I will eat a Scotcheroos any time of year, but for some reason I associate these addictive treats with Easter. A pan of Scotcheroos regularly graced our family Easter dinner celebration along with the traditional baked hams, potatoes, etc.

They are an absolute favorite of mine and I’ve been known to eat them for breakfast, if left to my own devices. After all, they do have cereal and peanut butter in them! I find them so addictive, that I cannot make them often.

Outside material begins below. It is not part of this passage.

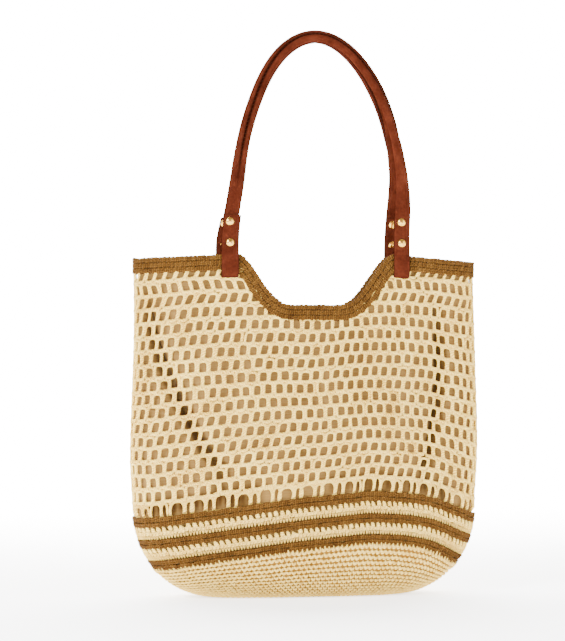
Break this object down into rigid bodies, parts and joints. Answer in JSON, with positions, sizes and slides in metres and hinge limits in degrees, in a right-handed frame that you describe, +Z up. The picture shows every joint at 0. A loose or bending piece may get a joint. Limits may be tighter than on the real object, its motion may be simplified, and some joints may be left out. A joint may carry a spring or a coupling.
{
  "type": "beach bag",
  "caption": "Crocheted tote with an open mesh body, striped base, cloth lining and two riveted leather handles that fold down over the sides.",
  "frame": {"origin": "middle of the underside, on the surface that the bag stands on", "axes": "+Z up from the base to the handles, +X across the front to its right as seen from the front, +Y from the front panel to the rear panel"},
  "size_m": [0.3763, 0.1046, 0.6082],
  "materials": {
    "cream_yarn": "matte cotton yarn",
    "brown_yarn": "matte cotton yarn",
    "lining_cloth": "matte woven cloth",
    "leather_strap": "satin",
    "gold_metal": "polished",
    "sewing_thread": "waxed thread"
  },
  "bodies": {
    "bag": {"oval_base": "cream_yarn", "lower_wall": "cream_yarn", "stripe_lower": "brown_yarn", "cream_band_lower": "cream_yarn", "stripe_middle": "brown_yarn", "cream_band_upper": "cream_yarn", "stripe_upper": "brown_yarn", "arch_round": "cream_yarn", "mesh_body": "cream_yarn", "rim_round_lower": "brown_yarn", "rim_round_middle": "brown_yarn", "rim_round_upper": "brown_yarn", "lining_front": "lining_cloth", "lining_rear": "lining_cloth", "front_left_loop": "leather_strap", "front_right_loop": "leather_strap", "rear_left_loop": "leather_strap", "rear_right_loop": "leather_strap"},
    "front_handle": {"front_handle_strap": "leather_strap", "front_handle_seam": "sewing_thread", "front_left_tab": "leather_strap", "front_left_rivet_lower_cap": "gold_metal", "front_left_rivet_lower_post": "gold_metal", "front_left_rivet_upper_cap": "gold_metal", "front_left_rivet_upper_post": "gold_metal", "front_right_tab": "leather_strap", "front_right_rivet_lower_cap": "gold_metal", "front_right_rivet_lower_post": "gold_metal", "front_right_rivet_upper_cap": "gold_metal", "front_right_rivet_upper_post": "gold_metal"},
    "rear_handle": {"rear_handle_strap": "leather_strap", "rear_handle_seam": "sewing_thread", "rear_left_tab": "leather_strap", "rear_left_rivet_lower_cap": "gold_metal", "rear_left_rivet_lower_post": "gold_metal", "rear_left_rivet_upper_cap": "gold_metal", "rear_left_rivet_upper_post": "gold_metal", "rear_right_tab": "leather_strap", "rear_right_rivet_lower_cap": "gold_metal", "rear_right_rivet_lower_post": "gold_metal", "rear_right_rivet_upper_cap": "gold_metal", "rear_right_rivet_upper_post": "gold_metal"}
  },
  "joints": [
    {"name": "front_handle_fold", "type": "hinge", "parent": "bag", "child": "front_handle", "pos_m": [0.008, -0.03062, 0.3684], "axis": [1, 0, 0], "range_deg": [0, 165]},
    {"name": "rear_handle_fold", "type": "hinge", "parent": "bag", "child": "rear_handle", "pos_m": [0.008, 0.03062, 0.3684], "axis": [-1, 0, 0], "range_deg": [0, 165]}
  ]
}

This year, Scotcheroos will again grace our Easter celebration, sprinkled with Easter colored sugars. Let’s hope the guests will eat several so I won’t have to! Scotcheroos…it’s tradition.
SCOTCHEROOS
1 small package chocolate chips
1 small package butterscotch chips
1 cup light Karo syrup
1 cup sugar
1 cup peanut butter (crunchy is great)
6 cups Rice Krispies®
- Melt chips in microwave.
- In separate pan mix Karo and sugar. Stir in pan until slightly boiling. Remove from heat. Add peanut butter and beat until smooth.
- Pour syrup over Rice Krispies in large bowl.

- Put Rice Krispies mixture in buttered 9×13″ pan. Cover with melted chips. Let cool and set until firm. Cut into squares to serve.